The numbers are perhaps daunting, but are eminently achievable. There will be bumps along the road, however, and these will need to be navigated carefully.
Grids, batteries and millions of jobs
The biggest obstacle to renewables proliferation in the coming years will be accommodating such significant quantities of power generation on decades-old grid infrastructure that is already creaking under the pressure. The IEA’s report suggests that annual investment in transmission and distribution grids will need to grow from a current figure of ~US$260 billion to around US$820 billion by 2030, remaining at such levels until 2050. As previously suggested by the IEA, this demand for greater grid investment comes hot on the heels of the biggest global economic shock since the Second World War, and one which wreaked havoc on power markets worldwide. Utilities and grid operators bore a lot of the brunt of this as power consumption was compressed for considerable parts of last year.
Meanwhile, the need for grids to become more flexible will also rise exponentially. A four-fold increase in power flexibility is expected to be needed out to 2030, and by 2050 there will be a need for 1,600GW of operational rated battery storage capacity on grids worldwide. This is an area where supply chain constraints could become more pronounced, given that battery storage manufacturers will find themselves competing – as they already are – with electric vehicle manufacturers for battery cell capacity and raw materials.
It is inevitable too that not only will the solar PV sector have to scale up, but also establish itself in new geographies as well. If 630GW of solar will need to be deployed – and to facilitate that, north of 630GW worth of new solar modules manufactured each year – then drawing 90% of those components from manufacturers based in China, as the industry does now, is not feasible. Manufacturing will have to spring up locally, in Europe, Africa and the Americas, and other hot growth markets in between. There will be huge demand for polysilicon, right the way through from refinement to ingot and wafering and onto cell processing. If affordable, renewable-powered polysilicon production can indeed be achieved in the Nordics and areas of North America, as has been mooted in the past, then it will simply have to happen as part of the net zero roadmap.
Furthermore, the industry will have to employ – and train – millions more people. The IEA says that jobs in solar and wind industries will have to quadruple in order to facilitate a net zero transition properly, and two-thirds of those in employment will be deemed high-skilled. In addition to those at the sharp end of the industry, further jobs in related industries – energy trading, finance and legal – will also be created as the world pivots to renewables.

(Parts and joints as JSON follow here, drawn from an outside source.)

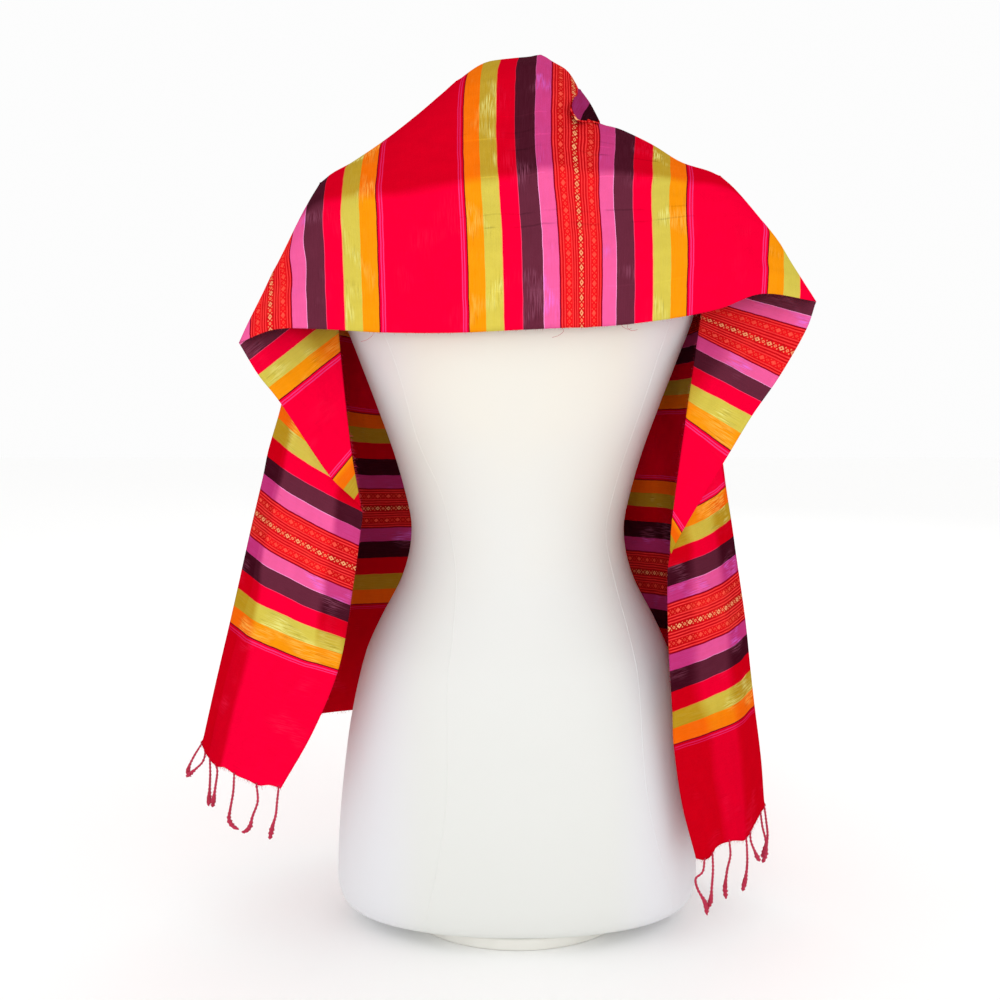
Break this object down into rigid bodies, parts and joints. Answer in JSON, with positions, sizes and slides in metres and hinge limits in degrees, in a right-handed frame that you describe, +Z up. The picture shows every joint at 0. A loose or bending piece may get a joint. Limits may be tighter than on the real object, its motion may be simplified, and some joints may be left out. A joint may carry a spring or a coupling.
{
  "type": "wrap scarf on dress form",
  "caption": "Striped woven wrap scarf with knotted fringe, draped over the neck and shoulders of a limbless dress form that stands on a flat base board.",
  "frame": {"origin": "middle of the base board's flat underside, on the surface the form stands on", "axes": "+Z up, +Y towards the wearer's front, +X towards the wearer's right-hand side as seen from behind"},
  "size_m": [0.6598, 0.2909, 0.9243],
  "materials": {
    "woven_cloth": "striped satin-faced weave with motif bands, soft sheen",
    "fringe_yarn": "twisted yarn strands, fuzzy",
    "form_cover": "matt stretch jersey over a padded form",
    "board_paint": "satin off-white paint on plywood"
  },
  "bodies": {
    "root": {"base_board": "board_paint", "form_body": "form_cover", "scarf_back": "woven_cloth", "scarf_neck": "woven_cloth", "scarf_flap_left": "woven_cloth", "scarf_tail_left": "woven_cloth", "scarf_front_left": "woven_cloth", "fringe_tail_left": "fringe_yarn", "fringe_front_left": "fringe_yarn", "scarf_flap_right": "woven_cloth", "scarf_tail_right": "woven_cloth", "scarf_front_right": "woven_cloth", "fringe_tail_right": "fringe_yarn", "fringe_front_right": "fringe_yarn"}
  },
  "joints": []
}
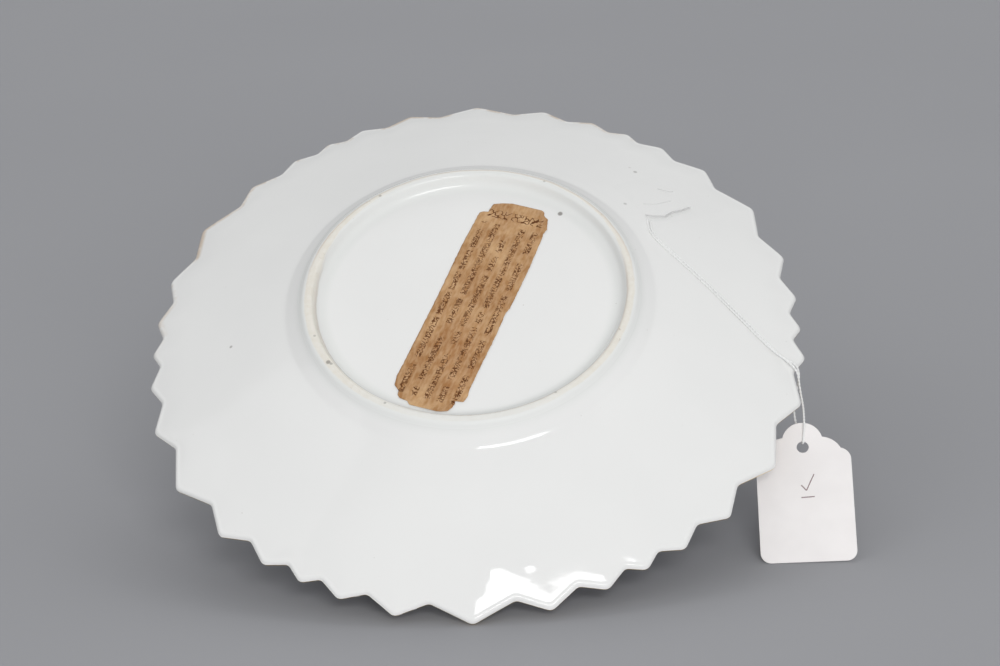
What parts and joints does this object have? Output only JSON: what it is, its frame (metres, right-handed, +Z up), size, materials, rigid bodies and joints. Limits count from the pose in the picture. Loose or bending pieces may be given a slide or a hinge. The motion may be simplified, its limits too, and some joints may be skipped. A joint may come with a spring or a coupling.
{
  "type": "plate display stand",
  "caption": "Folding tabletop stand with a tilting padded frame, slotted prop and clamp knobs, showing the back of a zigzag-rimmed porcelain plate with a swing tag.",
  "frame": {"origin": "on the table, below the middle of the plate's rim", "axes": "+Z up, -Y towards the viewer whom the plate's back faces, +X along the hinge line to the right"},
  "size_m": [0.2378, 0.1996, 0.1164],
  "materials": {
    "glazed_porcelain": "gloss glaze",
    "aged_paper": "matt, stained",
    "clear_tape": "clear satin",
    "white_card": "smooth matt",
    "cotton_thread": "twisted cotton",
    "black_painted_steel": "satin powder coat",
    "bright_steel": "turned",
    "turned_brass": "turned, lightly aged",
    "black_rubber": "soft matt"
  },
  "bodies": {
    "base": {"base_strip_screws": "bright_steel", "front_base_strip": "black_painted_steel", "front_left_foot": "black_rubber", "front_right_foot": "black_rubber", "left_base_rail": "black_painted_steel", "left_hinge_bolt": "bright_steel", "left_hinge_nut": "bright_steel", "left_hinge_spacer": "bright_steel", "left_hinge_washer": "bright_steel", "rear_base_strip": "black_painted_steel", "rear_left_foot": "black_rubber", "rear_right_foot": "black_rubber", "right_base_rail": "black_painted_steel", "right_hinge_bolt": "bright_steel", "right_hinge_nut": "bright_steel", "right_hinge_spacer": "bright_steel", "right_hinge_washer": "bright_steel"},
    "tilting_frame": {"cross_bar_screws": "bright_steel", "left_frame_bar": "black_painted_steel", "lower_cross_bar": "black_painted_steel", "lower_left_cap": "black_rubber", "lower_left_post": "turned_brass", "lower_right_cap": "black_rubber", "lower_right_post": "turned_brass", "right_frame_bar": "black_painted_steel", "upper_cross_bar": "black_painted_steel", "upper_left_cap": "black_rubber", "upper_left_post": "turned_brass", "upper_right_cap": "black_rubber", "upper_right_post": "turned_brass"},
    "prop": {"left_clamp_stud": "turned_brass", "left_clamp_washer": "bright_steel", "left_strut": "black_painted_steel", "right_clamp_stud": "turned_brass", "right_clamp_washer": "bright_steel", "right_strut": "black_painted_steel", "shaft_screws": "bright_steel", "strut_shaft": "bright_steel"},
    "left_knob": {"left_clamp_knob": "turned_brass"},
    "right_knob": {"right_clamp_knob": "turned_brass"},
    "plate": {"paper_label": "aged_paper", "plate": "glazed_porcelain", "tape_patch": "clear_tape", "thread": "cotton_thread"},
    "tag": {"swing_tag": "white_card"}
  },
  "joints": [
    {"name": "frame_tilt", "type": "hinge", "parent": "base", "child": "tilting_frame", "pos_m": [0, -0.05975, 0.011], "axis": [1, 0, 0], "range_deg": [-29.5, 0]},
    {"name": "prop_fold", "type": "hinge", "parent": "tilting_frame", "child": "prop", "pos_m": [0, 0.00433, 0.048], "axis": [1, 0, 0], "range_deg": [0, 59]},
    {"name": "left_knob_turn", "type": "hinge", "parent": "prop", "child": "left_knob", "pos_m": [-0.0532, 0.06842, 0.011], "axis": [-1, 0, 0], "continuous": true},
    {"name": "right_knob_turn", "type": "hinge", "parent": "prop", "child": "right_knob", "pos_m": [0.0532, 0.06842, 0.011], "axis": [1, 0, 0], "continuous": true},
    {"name": "plate_lift", "type": "slide", "parent": "tilting_frame", "child": "plate", "axis": [0, -0.5, 0.866], "range_m": [0, 0.06]},
    {"name": "tag_swing", "type": "hinge", "parent": "plate", "child": "tag", "pos_m": [0.10983, -0.03477, 0.03186], "axis": [-0.9994, 0.0349, 0], "range_deg": [0, 18]}
  ],
  "couplings": [
    {"joint": "prop_fold", "follows": "frame_tilt", "ratio": -2}
  ]
}
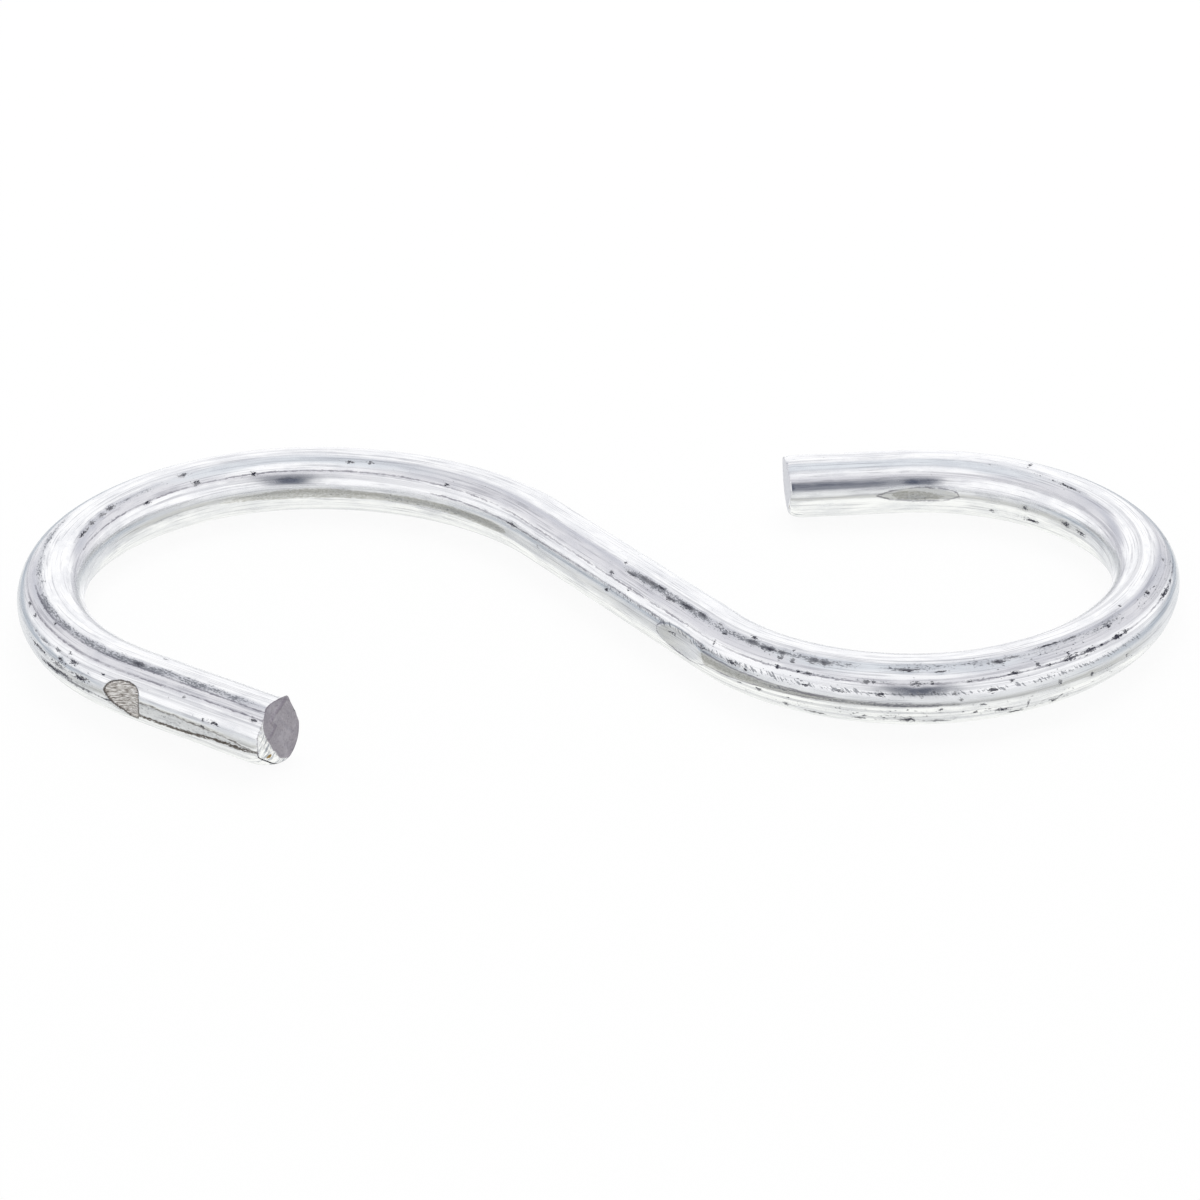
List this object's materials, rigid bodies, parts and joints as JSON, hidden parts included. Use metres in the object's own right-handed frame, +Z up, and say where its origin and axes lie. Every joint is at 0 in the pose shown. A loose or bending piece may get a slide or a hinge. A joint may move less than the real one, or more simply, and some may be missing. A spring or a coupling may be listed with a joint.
{
  "type": "strap hook",
  "caption": "S-shaped strap hook bent from one length of round zinc plated steel wire, with one wide and one tight open eye.",
  "frame": {"origin": "on the surface the hook lies on, under the middle of its outline", "axes": "+Z up, out of the plane of the hook; +X along its length, from the wide eye towards the tight eye; +Y away from the wide eye's tail"},
  "size_m": [0.0698, 0.0376, 0.0042],
  "materials": {
    "zinc_wire": "bright zinc plating with drawing lines, scratches and small dark pits; bare grey steel at the sheared ends"
  },
  "bodies": {
    "root": {"strap_hook": "zinc_wire"}
  },
  "joints": []
}
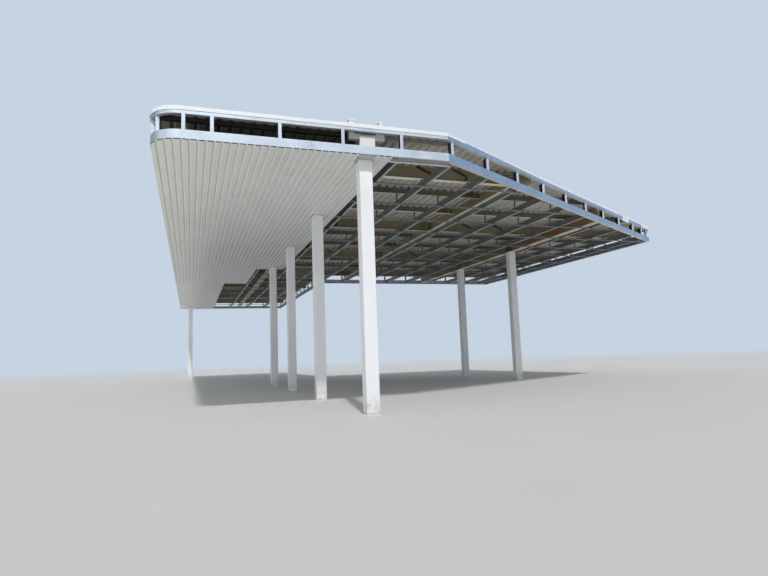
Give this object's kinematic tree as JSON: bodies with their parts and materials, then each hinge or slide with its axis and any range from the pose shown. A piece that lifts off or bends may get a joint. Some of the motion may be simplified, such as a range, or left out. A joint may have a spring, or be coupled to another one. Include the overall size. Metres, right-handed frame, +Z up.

And if such quantities of solar is to be built, not insignificant resource will be dedicated to keeping it running. By 2050 it’s forecasted that the annual cost of keeping the world’s renewable energy generators ticking over will be US$780 billion, most of which used to keep solar and wind generators operational as projects built in the 2010s and early 2020s reach the end of their operational lifetimes.
Of course, the IEA’s study is but a roadmap. The reality is that there will likely be several pathways to net zero, as evidenced by the role solar will need to play if other asset classes cannot pull their weight. But the inescapable reality is that it’s almost certain that solar – set to be the eminent source of new power generation in established markets by as early as 2025 – will be tasked with more than its fair share.
The industry will need to be ready to respond in kind.